** Start of SOURCE DATA **

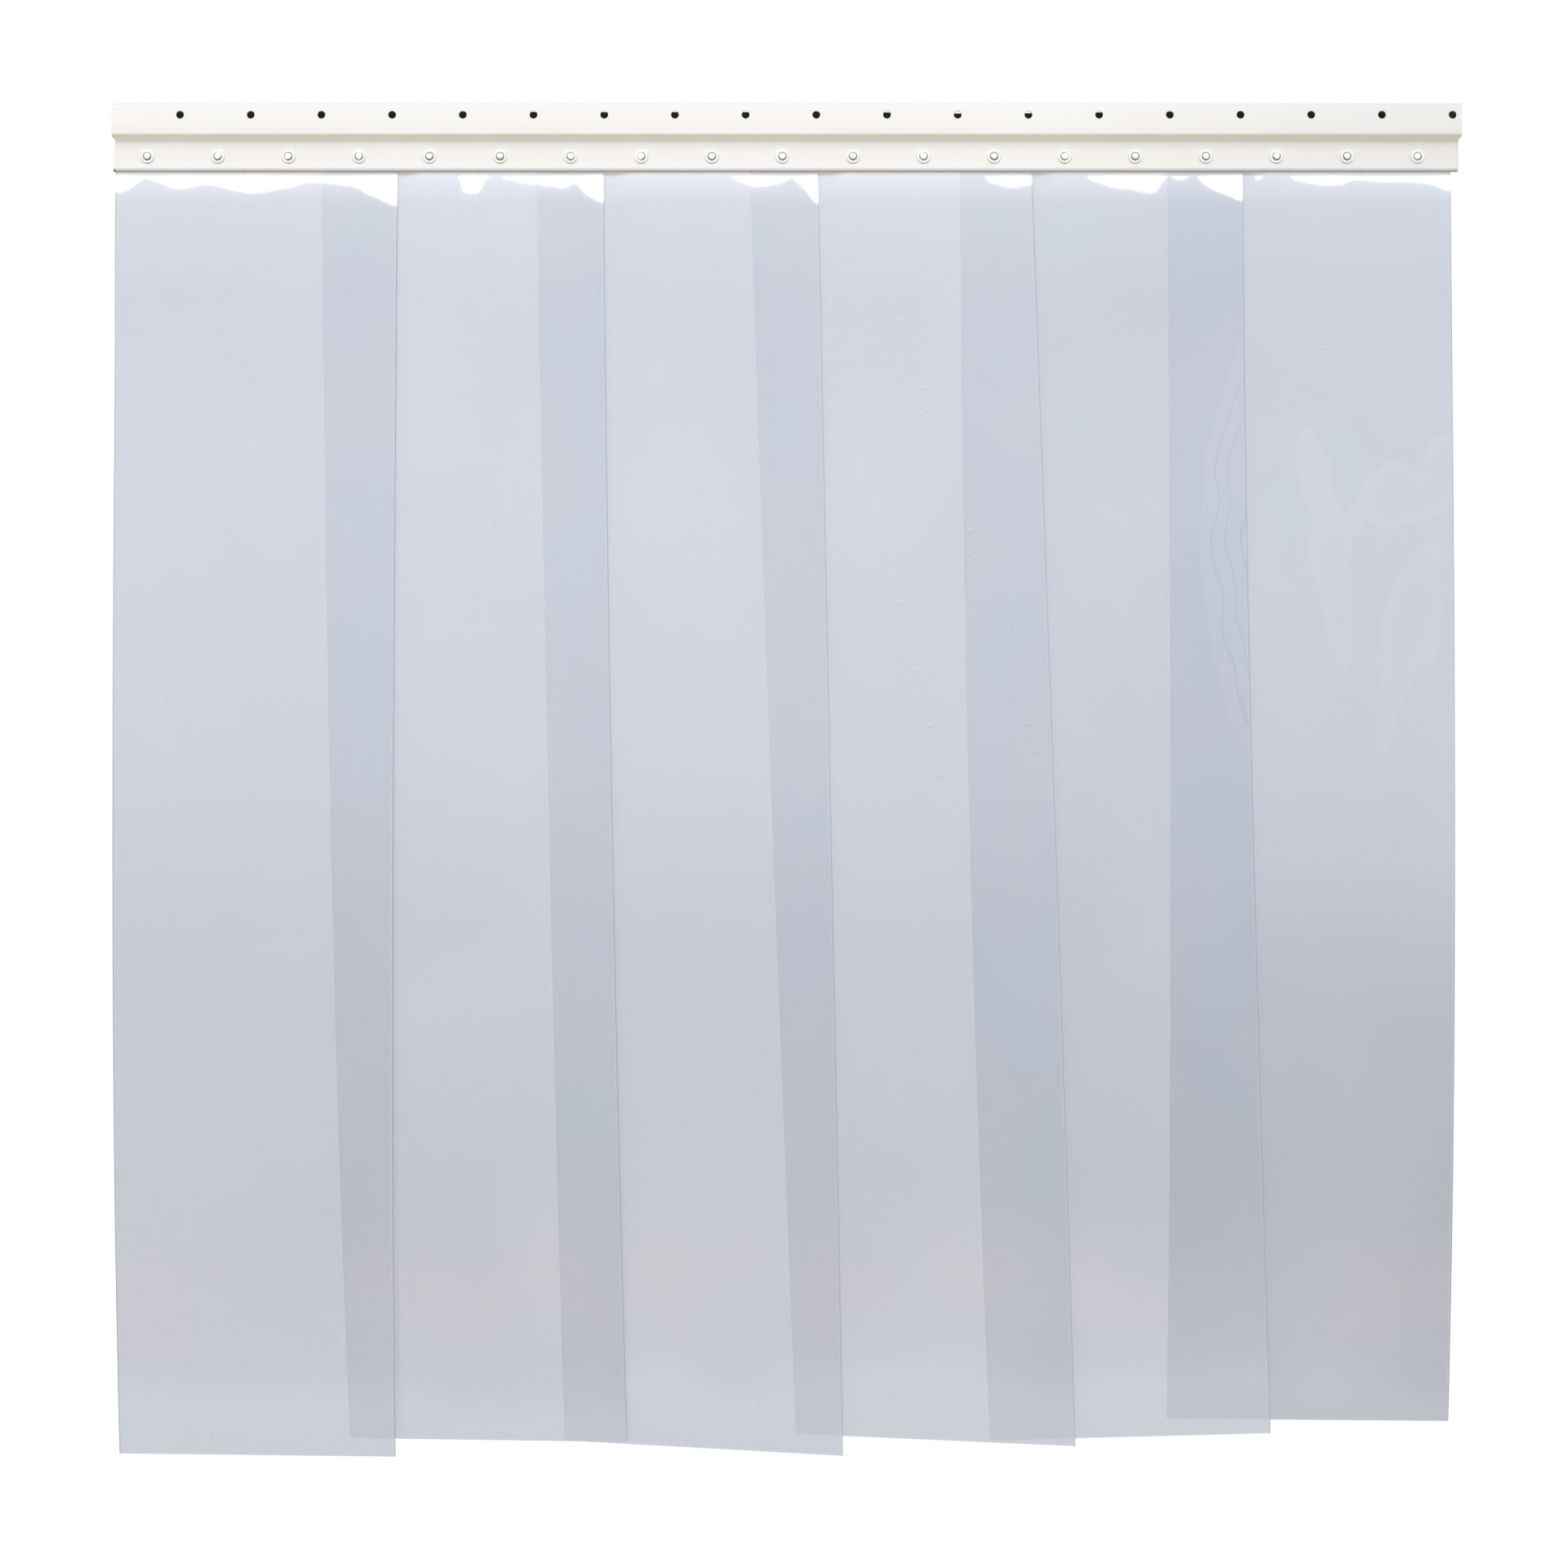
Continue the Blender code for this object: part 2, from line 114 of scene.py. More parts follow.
class Shade:
    """An output of a material's node tree. Sums on it add Math nodes, and node() adds any other node."""

    def __init__(self, tree, socket=None):
        self.tree = tree
        self.socket = socket

    def node(self, kind, settings=None, inputs=None, output=0):
        made = self.tree.nodes.new("ShaderNode" + kind)
        for name, value in (settings or {}).items():
            if name == "stops":
                ramp = made.color_ramp.elements
                while len(ramp) < len(value):
                    ramp.new(0.5)
                for stop, (position, color) in zip(ramp, value):
                    stop.position = position
                    stop.color = (*color, 1)
            else:
                setattr(made, name, value)
        for name, value in (inputs or {}).items():
            if isinstance(value, Shade):
                self.tree.links.new(value.socket, made.inputs[name])
            else:
                made.inputs[name].default_value = value
        return Shade(self.tree, made.outputs[output] if made.outputs else None)

    def output(self, name):
        return Shade(self.tree, self.socket.node.outputs[name])

    def math(self, operation, first, second=0.0):
        return self.node("Math", {"operation": operation}, {0: first, 1: second})

    def __add__(self, other):
        return self.math("ADD", self, other)

    def __sub__(self, other):
        return self.math("SUBTRACT", self, other)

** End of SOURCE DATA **

WRITTEN PROBLEM — Reproduce every line of the material above exactly.

TASK RESPONSE —
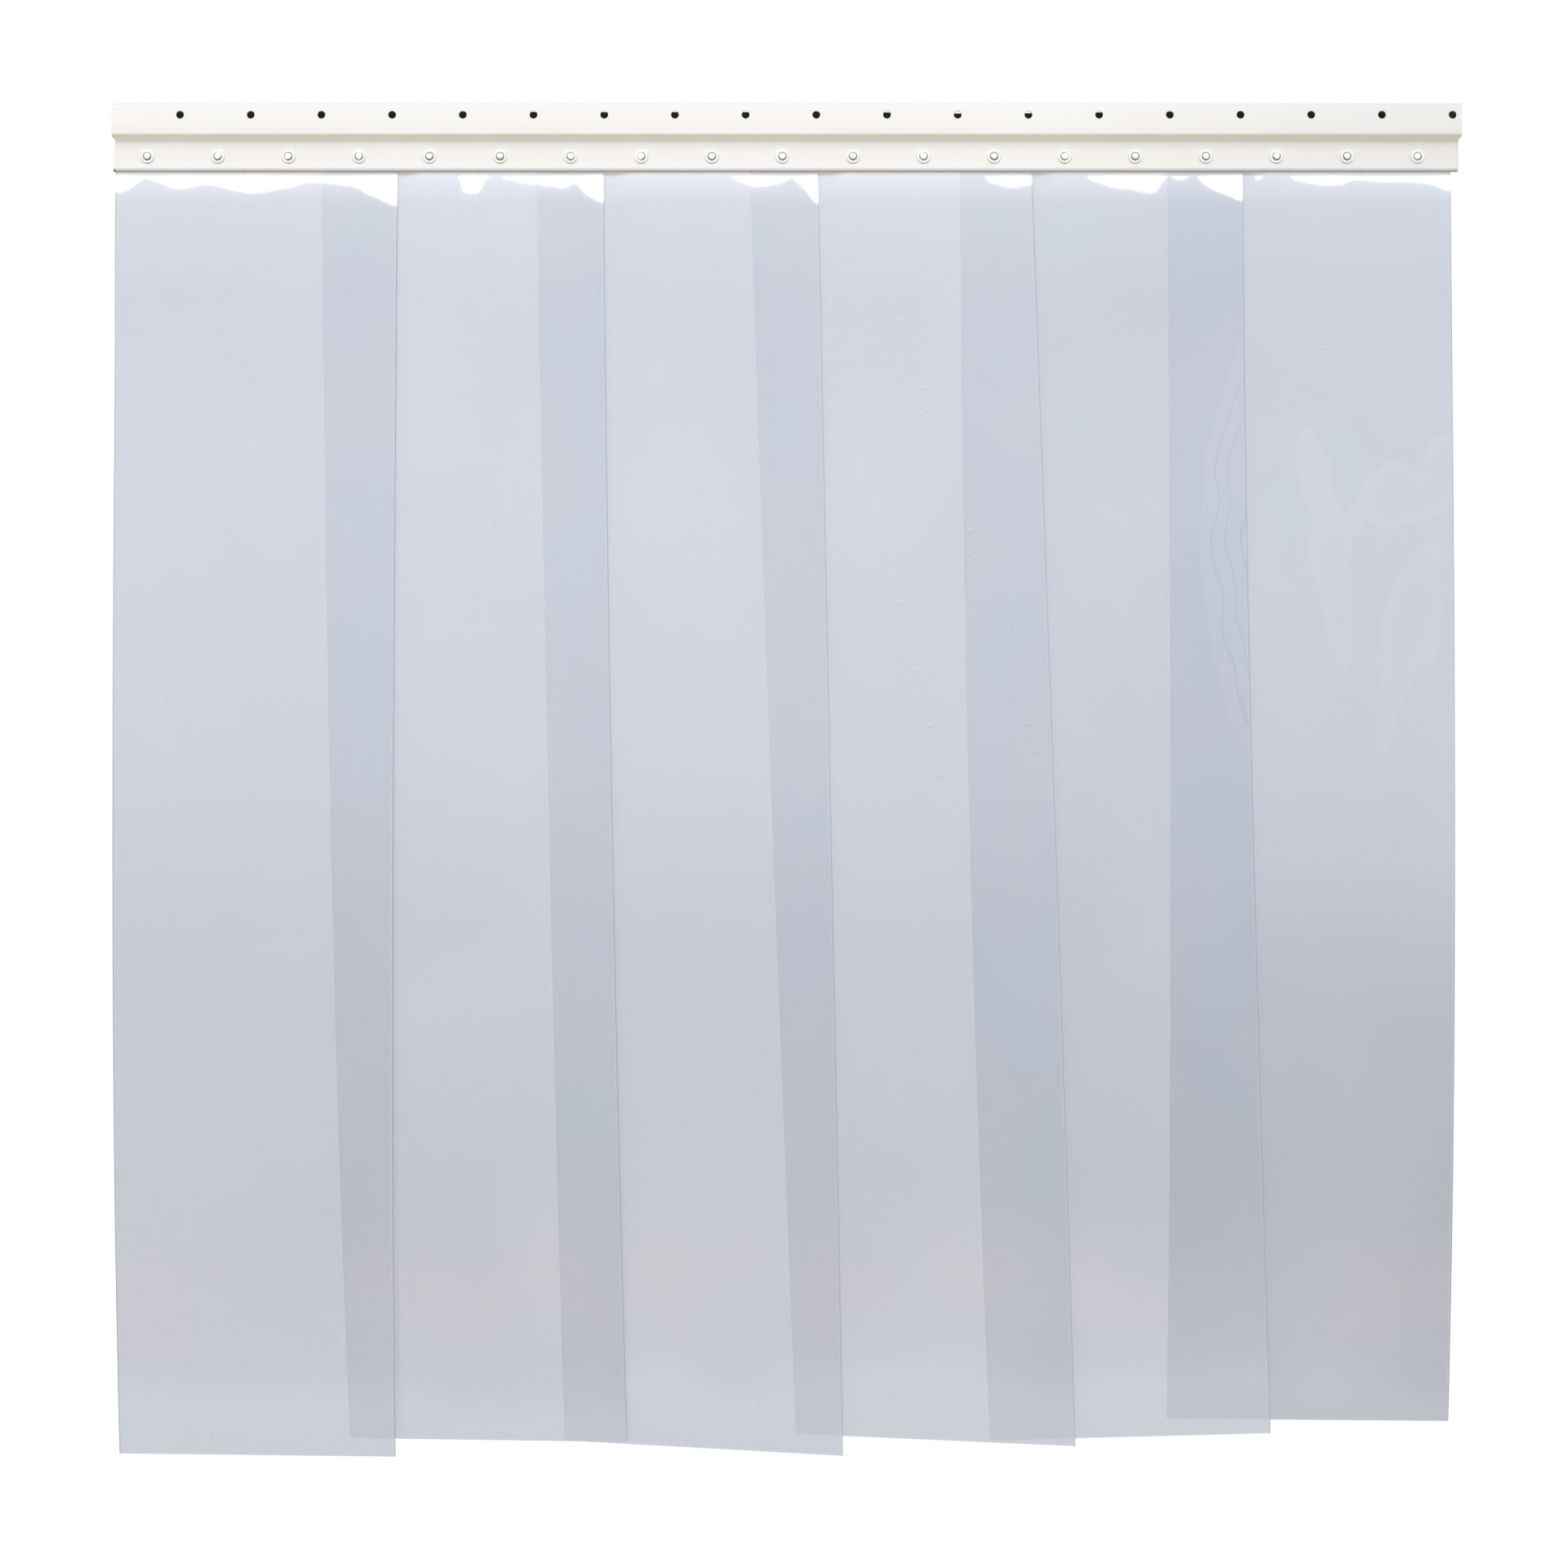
Continue the Blender code for this object: part 2, from line 114 of scene.py. More parts follow.
class Shade:
    """An output of a material's node tree. Sums on it add Math nodes, and node() adds any other node."""

    def __init__(self, tree, socket=None):
        self.tree = tree
        self.socket = socket

    def node(self, kind, settings=None, inputs=None, output=0):
        made = self.tree.nodes.new("ShaderNode" + kind)
        for name, value in (settings or {}).items():
            if name == "stops":
                ramp = made.color_ramp.elements
                while len(ramp) < len(value):
                    ramp.new(0.5)
                for stop, (position, color) in zip(ramp, value):
                    stop.position = position
                    stop.color = (*color, 1)
            else:
                setattr(made, name, value)
        for name, value in (inputs or {}).items():
            if isinstance(value, Shade):
                self.tree.links.new(value.socket, made.inputs[name])
            else:
                made.inputs[name].default_value = value
        return Shade(self.tree, made.outputs[output] if made.outputs else None)

    def output(self, name):
        return Shade(self.tree, self.socket.node.outputs[name])

    def math(self, operation, first, second=0.0):
        return self.node("Math", {"operation": operation}, {0: first, 1: second})

    def __add__(self, other):
        return self.math("ADD", self, other)

    def __sub__(self, other):
        return self.math("SUBTRACT", self, other)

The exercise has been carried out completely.